Please note: there may be some adjustments to the teaching arrangements published in the course catalogue for 2020-21. Given current circumstances related to the Covid-19 pandemic it is anticipated that some usual arrangements for teaching on campus will be modified to ensure the safety and wellbeing of students and staff on campus; further adjustments may also be necessary, or beneficial, during the course of the academic year as national requirements relating to management of the pandemic are revised.

Data Mining and Machine Learning II: Big Data and Unstructured Data (ODL) STATS5081

  • Academic Session: 2021-22
  • School: School of Mathematics and Statistics
  • Credits: 10
  • Level: Level 5 (SCQF level 11)
  • Typically Offered: Summer
  • Available to Visiting Students: No
  • Available to Erasmus Students: No
  • Taught Wholly by Distance Learning: Yes

Short Description

This course introduces data mining and machine learning methods used in big data scenarios and also introduces methods for analysing networks and unstructured data.


The course mostly consists of asynchronous teaching material.

Requirements of Entry

The course is only available to online-distance learning students on the PGCert/PGDip/MSc in Data Analytics and Data Analytics for Government.

Excluded Courses

Big Data Analytics

Big Data Analytics (Level M)




100% Continuous Assessment

This will typically be made up of a project (40%), two oral assessments (40%) and one homework exercise / online quiz (20%). Full details are provided in the programme handbook.

Course Aims

The aims of this course are:

■ to introduce students to Gaussian processes;

■ to introduce the students to big data methods commonly applied in Machine Learning, notably regularised regression;

■ to illustrate the role of sparsity when analysing high-dimensional data;

■ to introduce students to graphical models and how they can be used for structural inference in high-dimensional data;

■ to introduce students to informal and formal methods for social network analysis and quantitative text analysis.

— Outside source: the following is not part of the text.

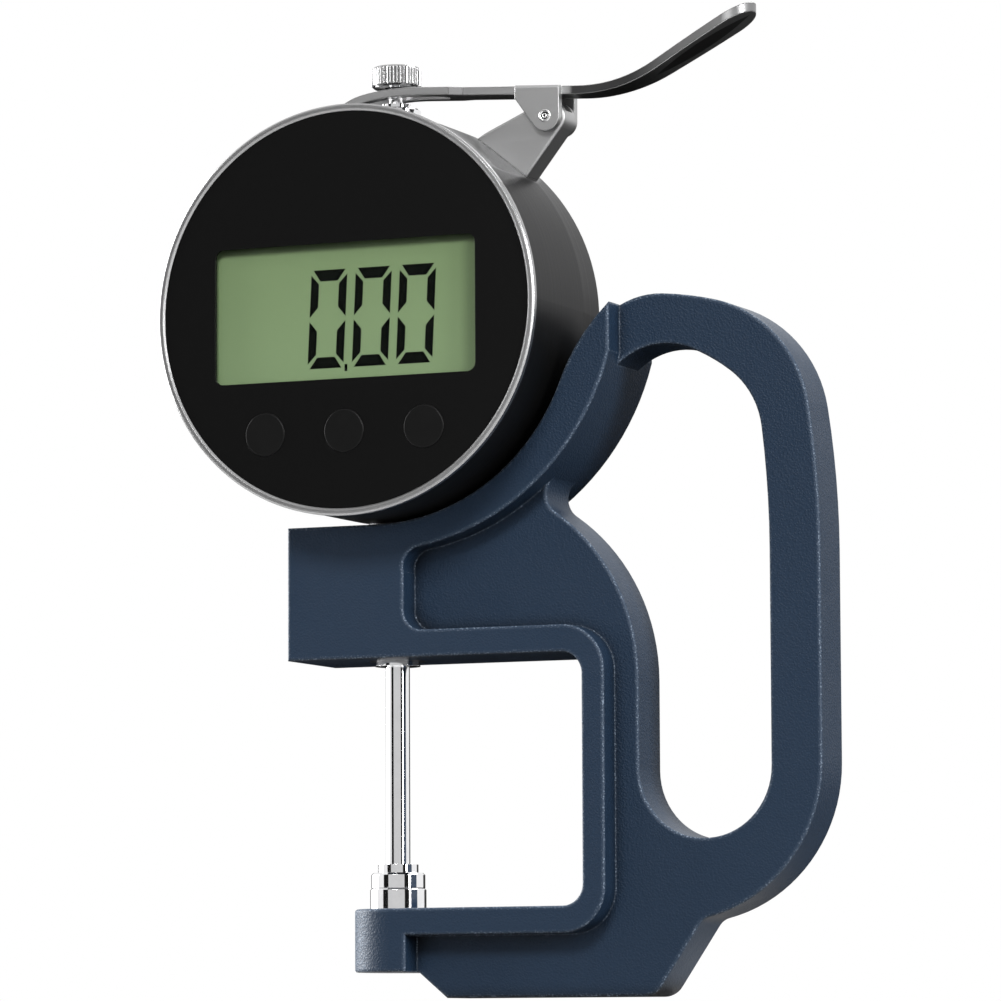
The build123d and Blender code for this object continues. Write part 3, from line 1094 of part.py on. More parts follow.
MAKERS = {
    "frame": make_frame,
    "anvil": make_anvil,
    "anvil_set_screw": make_anvil_set_screw,
    "stem": make_stem,
    "lower_bush": make_lower_bush,
    "stem_clamp_screw": make_stem_clamp_screw,
    "case_housing": make_case_housing,
    "top_collar": make_top_collar,
    "bezel_ring": make_bezel_ring,
    "front_panel": make_front_panel,
    "window_lens": make_window_lens,
    "display_cell": make_display_cell,
    "display_frame": make_display_frame,
    "contact_strips": make_contact_strips,
    "main_board": make_main_board,
    "board_screws": make_board_screws,
    "key_switches": make_key_switches,
    "reader_board": make_reader_board,
    "board_headers": make_board_headers,
    "back_cover": make_back_cover,
    "cover_screws": make_cover_screws,
    "battery_cap": make_battery_cap,
    "coin_cell": make_coin_cell,
    "battery_contacts": make_battery_contacts,
    "spring_post": make_spring_post,
    "return_spring": make_return_spring,
    "lever_bracket": make_lever_bracket,
    "bracket_screws": make_bracket_screws,
    "spindle": make_spindle,
    "lifting_knob": make_lifting_knob,
    "contact_point": make_contact_point,
    "scale_carrier": make_scale_carrier,
    "scale_strip": make_scale_strip,
    "carrier_screw": make_carrier_screw,
    "guide_pin": make_guide_pin,
    "spring_pin": make_spring_pin,
    "lift_lever": make_lift_lever,
    "pivot_pin": make_pivot_pin,
    "lever_spring": make_lever_spring,
}


def main():
    """Build every node and write it as a STEP file."""
    os.makedirs("parts", exist_ok=True)
    for name, make in MAKERS.items():
        export_step(make(), f"parts/{name}.step")
    for name, x in zip(("key_left", "key_centre", "key_right"), KEY_PLACES):
        export_step(make_key(x), f"parts/{name}.step")


if __name__ == "__main__":
    main()
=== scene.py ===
"""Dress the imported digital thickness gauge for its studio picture.

Every size is in metres in the part's own frame: +Z up along the spindle, +X towards the
handle, and the dial faces -Y.
"""
from __future__ import annotations

import json
import logging
import math
from dataclasses import dataclass, field
from enum import Enum

import bmesh
import bpy
from mathutils import Matrix, Vector

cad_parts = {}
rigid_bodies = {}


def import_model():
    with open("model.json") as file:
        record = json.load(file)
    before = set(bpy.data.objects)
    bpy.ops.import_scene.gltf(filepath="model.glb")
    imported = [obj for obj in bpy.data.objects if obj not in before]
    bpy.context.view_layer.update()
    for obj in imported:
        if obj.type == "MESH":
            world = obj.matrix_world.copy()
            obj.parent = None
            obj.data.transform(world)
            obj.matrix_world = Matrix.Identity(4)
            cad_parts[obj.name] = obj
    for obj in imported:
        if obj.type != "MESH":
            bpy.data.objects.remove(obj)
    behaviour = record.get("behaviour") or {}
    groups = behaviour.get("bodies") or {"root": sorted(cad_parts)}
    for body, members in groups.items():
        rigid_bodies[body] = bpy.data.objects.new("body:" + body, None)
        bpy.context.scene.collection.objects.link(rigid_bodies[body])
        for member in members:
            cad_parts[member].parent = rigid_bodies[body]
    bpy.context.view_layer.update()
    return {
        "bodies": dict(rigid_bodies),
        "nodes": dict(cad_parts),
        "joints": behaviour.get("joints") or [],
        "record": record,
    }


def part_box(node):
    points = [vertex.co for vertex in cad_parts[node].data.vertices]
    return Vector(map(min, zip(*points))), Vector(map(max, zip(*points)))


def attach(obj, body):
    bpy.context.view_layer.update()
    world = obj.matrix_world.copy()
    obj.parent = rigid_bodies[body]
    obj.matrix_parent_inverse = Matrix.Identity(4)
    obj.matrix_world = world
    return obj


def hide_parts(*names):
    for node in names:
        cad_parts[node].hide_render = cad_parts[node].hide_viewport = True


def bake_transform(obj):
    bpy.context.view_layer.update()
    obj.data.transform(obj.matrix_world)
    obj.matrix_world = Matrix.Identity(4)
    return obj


LOG = logging.getLogger("gauge")
MM = 0.001
DIAL = Vector((-24.5 * MM, 0.0, 94.2 * MM))
PIVOT = Vector((-0.4 * MM, 0.0, 121.5 * MM))
UPRIGHT = Vector((0.0, 0.0, 1.0))
WHITE = (1.0, 1.0, 1.0)
Colour = tuple[float, float, float]
Pair = tuple[float, float]
Span = tuple[float, float, float, float]
Socket = bpy.types.NodeSocket


class Slot(Enum):
    """The record's material slots."""

    CASTING = "casting_paint"
    CASE = "case_grey"
    RING = "ring_silver"
    PANEL = "panel_black"
    LENS = "lens_clear"
    LCD = "lcd_green"
    PLASTIC = "black_plastic"
    KEY = "key_black"
    STRIP = "strip_rubber"
    BOARD = "board_green"
    POLISHED = "polished_steel"
    PRESSED = "pressed_steel"
    SCREW = "screw_steel"
    BLACK_STEEL = "black_steel"
    BRASS = "contact_brass"
    CELL = "cell_steel"
    SCALE = "scale_glass"


def from_srgb(red: int, green: int, blue: int) -> Colour:
    """Turn a colour as it is seen on a screen into the shader's linear values.

    Args:
        red: Red from 0 to 255.
        green: Green from 0 to 255.
        blue: Blue from 0 to 255.

    Returns:
        The same colour with linear channels from 0 to 1.
    """
    channels = [channel / 255 for channel in (red, green, blue)]
    low = [c / 12.92 if c <= 0.04045 else ((c + 0.055) / 1.055) ** 2.4 for c in channels]
    return (low[0], low[1], low[2])


def dimmed(colour: Colour, share: float) -> Colour:
    """Darken a colour to a share of itself."""
    return (colour[0] * share, colour[1] * share, colour[2] * share)


def turns(count: int) -> list[float]:
    """List evenly spaced angles round a full circle."""
    return [math.tau * index / count for index in range(count)]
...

Intended Learning Outcomes of Course

By the end of this course students will be able to:

■ fit Gaussian process models;

■ describe the challenges of the analysis of high-dimensional data and discuss, in a particular context, strategies for tackling big data problems;

■ formulate and fit a regularised linear model, such as ridge regression, the LASSO and partial least-squares;

■ infer statements about (conditional) independence from graphical models and factorisations of the joint distribution;

■ describe methods for structural inference in graphical models and apply them in a given context;

■ make appropriate use of informal and formal methods for social network analysis and quantitative text analysis.

Minimum Requirement for Award of Credits

Students must submit at least 75% by weight of the components (including examinations) of the course's summative assessment.